- **Exercise description**
Copy out the complete listing, word for word.

- **Information supplied**
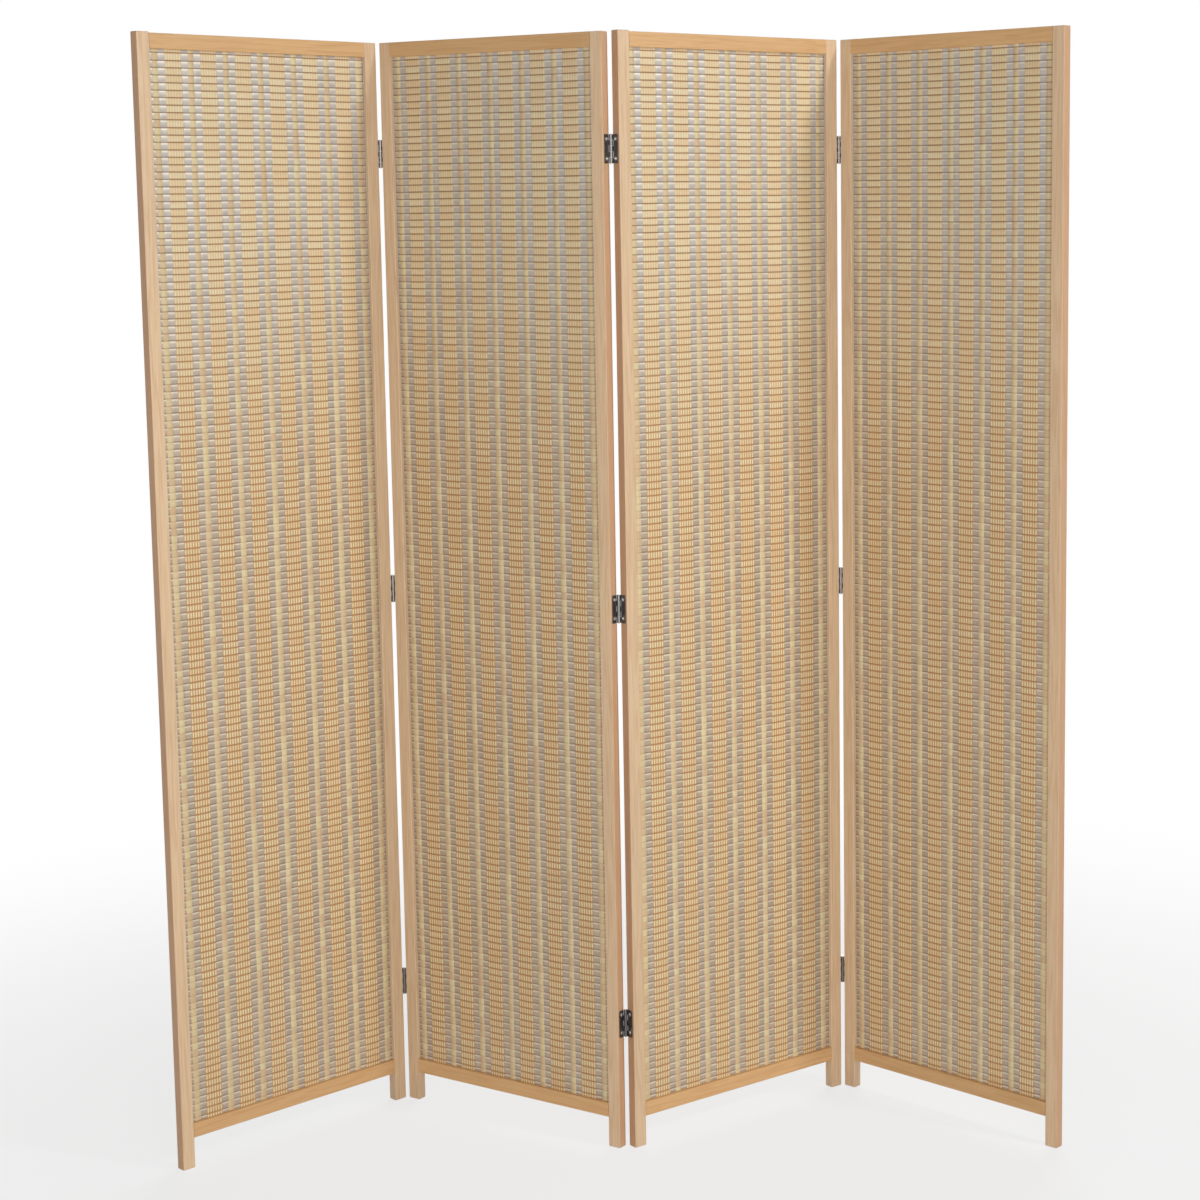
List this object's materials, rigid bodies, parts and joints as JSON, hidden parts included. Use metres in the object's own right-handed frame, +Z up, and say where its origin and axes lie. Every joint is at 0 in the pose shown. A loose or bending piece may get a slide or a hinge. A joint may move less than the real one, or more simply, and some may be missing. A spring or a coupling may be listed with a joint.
{
  "type": "folding screen",
  "caption": "Free-standing folding screen: slim pine frames round woven mats, joined edge to edge by butt hinges so that they stand in a zigzag and fold flat.",
  "frame": {"origin": "on the floor, at the middle of the space that the screen takes up in its zigzag stance", "axes": "+Z up along the stiles, +X from the first panel's free end to the last panel's free end, +Y from the front faces to the rear"},
  "size_m": [1.2748, 0.2934, 1.6015],
  "materials": {
    "pine_stile": "planed natural pine, satin",
    "pine_rail": "planed natural pine of a warmer tone, satin",
    "woven_mat": "matte plaited straw-coloured yarn with satin silver-grey stripes",
    "dowel_wood": "plain beech",
    "hinge_plate": "plated steel, satin",
    "hinge_pin": "plated steel, satin",
    "screw_steel": "bright zinc-plated steel"
  },
  "bodies": {
    "panel_1": {"panel_1_left_stile": "pine_stile", "panel_1_right_stile": "pine_stile", "panel_1_top_rail": "pine_rail", "panel_1_bottom_rail": "pine_rail", "panel_1_woven_mat": "woven_mat", "panel_1_dowels": "dowel_wood", "panel_1_hinge_screws": "screw_steel", "left_joint_lower_hinge_left_leaf": "hinge_plate", "left_joint_lower_hinge_pin": "hinge_pin", "left_joint_middle_hinge_left_leaf": "hinge_plate", "left_joint_middle_hinge_pin": "hinge_pin", "left_joint_upper_hinge_left_leaf": "hinge_plate", "left_joint_upper_hinge_pin": "hinge_pin"},
    "panel_2": {"panel_2_left_stile": "pine_stile", "panel_2_right_stile": "pine_stile", "panel_2_top_rail": "pine_rail", "panel_2_bottom_rail": "pine_rail", "panel_2_woven_mat": "woven_mat", "panel_2_dowels": "dowel_wood", "panel_2_hinge_screws": "screw_steel", "left_joint_lower_hinge_right_leaf": "hinge_plate", "left_joint_middle_hinge_right_leaf": "hinge_plate", "left_joint_upper_hinge_right_leaf": "hinge_plate", "centre_joint_lower_hinge_left_leaf": "hinge_plate", "centre_joint_lower_hinge_pin": "hinge_pin", "centre_joint_middle_hinge_left_leaf": "hinge_plate", "centre_joint_middle_hinge_pin": "hinge_pin", "centre_joint_upper_hinge_left_leaf": "hinge_plate", "centre_joint_upper_hinge_pin": "hinge_pin"},
    "panel_3": {"panel_3_left_stile": "pine_stile", "panel_3_right_stile": "pine_stile", "panel_3_top_rail": "pine_rail", "panel_3_bottom_rail": "pine_rail", "panel_3_woven_mat": "woven_mat", "panel_3_dowels": "dowel_wood", "panel_3_hinge_screws": "screw_steel", "centre_joint_lower_hinge_right_leaf": "hinge_plate", "centre_joint_middle_hinge_right_leaf": "hinge_plate", "centre_joint_upper_hinge_right_leaf": "hinge_plate", "right_joint_lower_hinge_left_leaf": "hinge_plate", "right_joint_lower_hinge_pin": "hinge_pin", "right_joint_middle_hinge_left_leaf": "hinge_plate", "right_joint_middle_hinge_pin": "hinge_pin", "right_joint_upper_hinge_left_leaf": "hinge_plate", "right_joint_upper_hinge_pin": "hinge_pin"},
    "panel_4": {"panel_4_left_stile": "pine_stile", "panel_4_right_stile": "pine_stile", "panel_4_top_rail": "pine_rail", "panel_4_bottom_rail": "pine_rail", "panel_4_woven_mat": "woven_mat", "panel_4_dowels": "dowel_wood", "panel_4_hinge_screws": "screw_steel", "right_joint_lower_hinge_right_leaf": "hinge_plate", "right_joint_middle_hinge_right_leaf": "hinge_plate", "right_joint_upper_hinge_right_leaf": "hinge_plate"}
  },
  "joints": [
    {"name": "left_hinges", "type": "hinge", "parent": "panel_2", "child": "panel_1", "pos_m": [-0.33371, 0.12813, 0.795], "axis": [0, 0, 1], "range_deg": [-78.5, 101.5]},
    {"name": "centre_hinges", "type": "hinge", "parent": "panel_2", "child": "panel_3", "pos_m": [0.0065, -0.0931, 0.795], "axis": [0, 0, 1], "range_deg": [-72, 108]},
    {"name": "right_hinges", "type": "hinge", "parent": "panel_3", "child": "panel_4", "pos_m": [0.34116, 0.13644, 0.795], "axis": [0, 0, 1], "range_deg": [-98.5, 81.5]}
  ]
}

- **Response to the exercise**
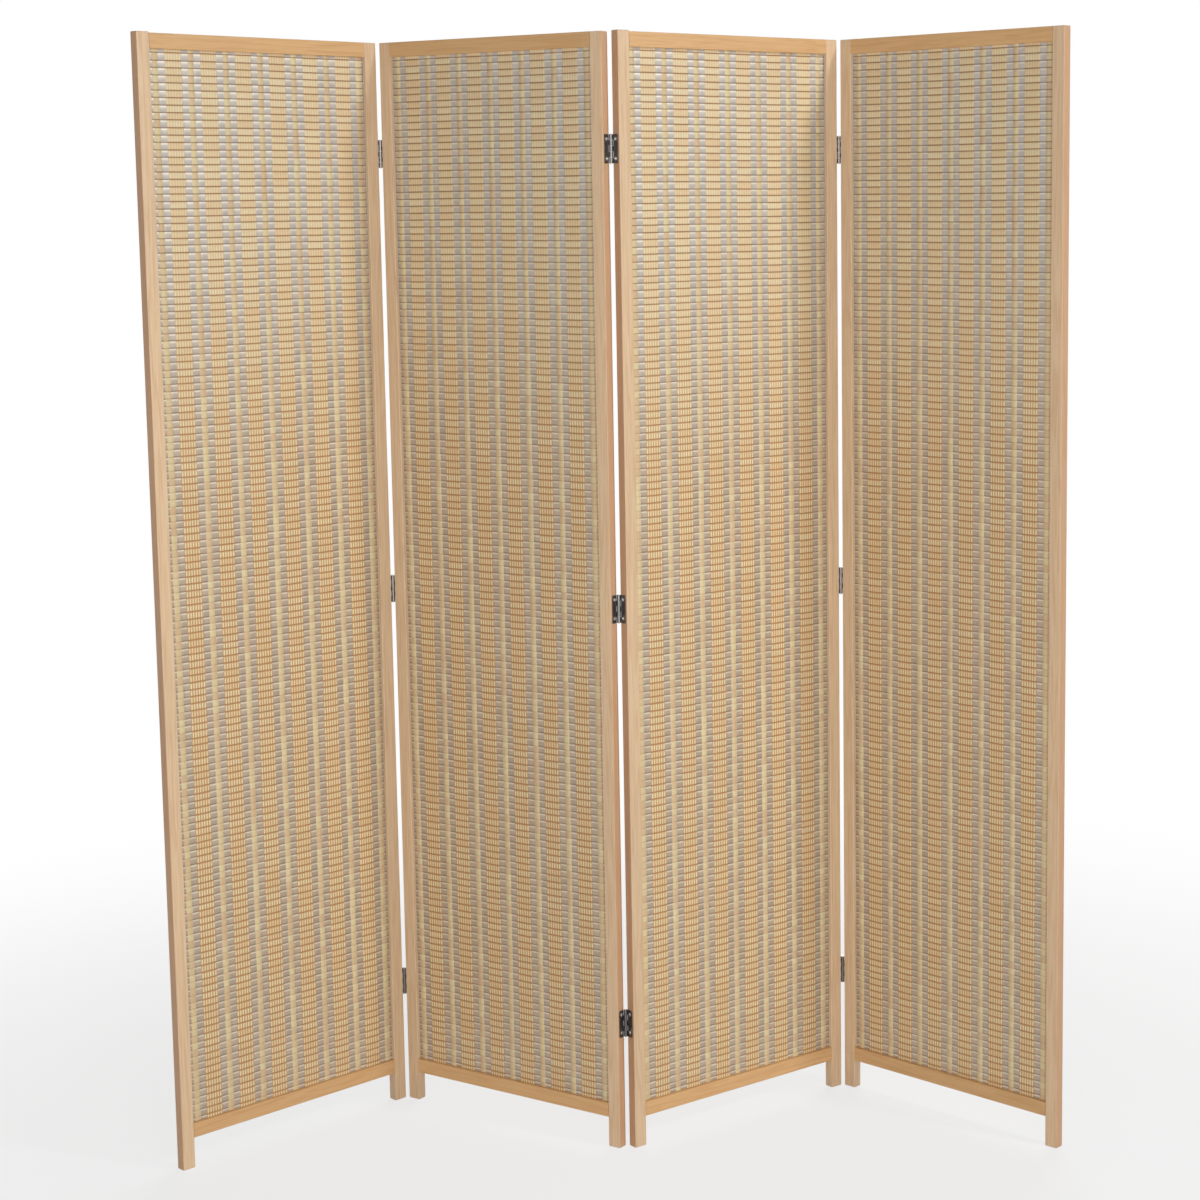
List this object's materials, rigid bodies, parts and joints as JSON, hidden parts included. Use metres in the object's own right-handed frame, +Z up, and say where its origin and axes lie. Every joint is at 0 in the pose shown. A loose or bending piece may get a slide or a hinge. A joint may move less than the real one, or more simply, and some may be missing. A spring or a coupling may be listed with a joint.
{
  "type": "folding screen",
  "caption": "Free-standing folding screen: slim pine frames round woven mats, joined edge to edge by butt hinges so that they stand in a zigzag and fold flat.",
  "frame": {"origin": "on the floor, at the middle of the space that the screen takes up in its zigzag stance", "axes": "+Z up along the stiles, +X from the first panel's free end to the last panel's free end, +Y from the front faces to the rear"},
  "size_m": [1.2748, 0.2934, 1.6015],
  "materials": {
    "pine_stile": "planed natural pine, satin",
    "pine_rail": "planed natural pine of a warmer tone, satin",
    "woven_mat": "matte plaited straw-coloured yarn with satin silver-grey stripes",
    "dowel_wood": "plain beech",
    "hinge_plate": "plated steel, satin",
    "hinge_pin": "plated steel, satin",
    "screw_steel": "bright zinc-plated steel"
  },
  "bodies": {
    "panel_1": {"panel_1_left_stile": "pine_stile", "panel_1_right_stile": "pine_stile", "panel_1_top_rail": "pine_rail", "panel_1_bottom_rail": "pine_rail", "panel_1_woven_mat": "woven_mat", "panel_1_dowels": "dowel_wood", "panel_1_hinge_screws": "screw_steel", "left_joint_lower_hinge_left_leaf": "hinge_plate", "left_joint_lower_hinge_pin": "hinge_pin", "left_joint_middle_hinge_left_leaf": "hinge_plate", "left_joint_middle_hinge_pin": "hinge_pin", "left_joint_upper_hinge_left_leaf": "hinge_plate", "left_joint_upper_hinge_pin": "hinge_pin"},
    "panel_2": {"panel_2_left_stile": "pine_stile", "panel_2_right_stile": "pine_stile", "panel_2_top_rail": "pine_rail", "panel_2_bottom_rail": "pine_rail", "panel_2_woven_mat": "woven_mat", "panel_2_dowels": "dowel_wood", "panel_2_hinge_screws": "screw_steel", "left_joint_lower_hinge_right_leaf": "hinge_plate", "left_joint_middle_hinge_right_leaf": "hinge_plate", "left_joint_upper_hinge_right_leaf": "hinge_plate", "centre_joint_lower_hinge_left_leaf": "hinge_plate", "centre_joint_lower_hinge_pin": "hinge_pin", "centre_joint_middle_hinge_left_leaf": "hinge_plate", "centre_joint_middle_hinge_pin": "hinge_pin", "centre_joint_upper_hinge_left_leaf": "hinge_plate", "centre_joint_upper_hinge_pin": "hinge_pin"},
    "panel_3": {"panel_3_left_stile": "pine_stile", "panel_3_right_stile": "pine_stile", "panel_3_top_rail": "pine_rail", "panel_3_bottom_rail": "pine_rail", "panel_3_woven_mat": "woven_mat", "panel_3_dowels": "dowel_wood", "panel_3_hinge_screws": "screw_steel", "centre_joint_lower_hinge_right_leaf": "hinge_plate", "centre_joint_middle_hinge_right_leaf": "hinge_plate", "centre_joint_upper_hinge_right_leaf": "hinge_plate", "right_joint_lower_hinge_left_leaf": "hinge_plate", "right_joint_lower_hinge_pin": "hinge_pin", "right_joint_middle_hinge_left_leaf": "hinge_plate", "right_joint_middle_hinge_pin": "hinge_pin", "right_joint_upper_hinge_left_leaf": "hinge_plate", "right_joint_upper_hinge_pin": "hinge_pin"},
    "panel_4": {"panel_4_left_stile": "pine_stile", "panel_4_right_stile": "pine_stile", "panel_4_top_rail": "pine_rail", "panel_4_bottom_rail": "pine_rail", "panel_4_woven_mat": "woven_mat", "panel_4_dowels": "dowel_wood", "panel_4_hinge_screws": "screw_steel", "right_joint_lower_hinge_right_leaf": "hinge_plate", "right_joint_middle_hinge_right_leaf": "hinge_plate", "right_joint_upper_hinge_right_leaf": "hinge_plate"}
  },
  "joints": [
    {"name": "left_hinges", "type": "hinge", "parent": "panel_2", "child": "panel_1", "pos_m": [-0.33371, 0.12813, 0.795], "axis": [0, 0, 1], "range_deg": [-78.5, 101.5]},
    {"name": "centre_hinges", "type": "hinge", "parent": "panel_2", "child": "panel_3", "pos_m": [0.0065, -0.0931, 0.795], "axis": [0, 0, 1], "range_deg": [-72, 108]},
    {"name": "right_hinges", "type": "hinge", "parent": "panel_3", "child": "panel_4", "pos_m": [0.34116, 0.13644, 0.795], "axis": [0, 0, 1], "range_deg": [-98.5, 81.5]}
  ]
}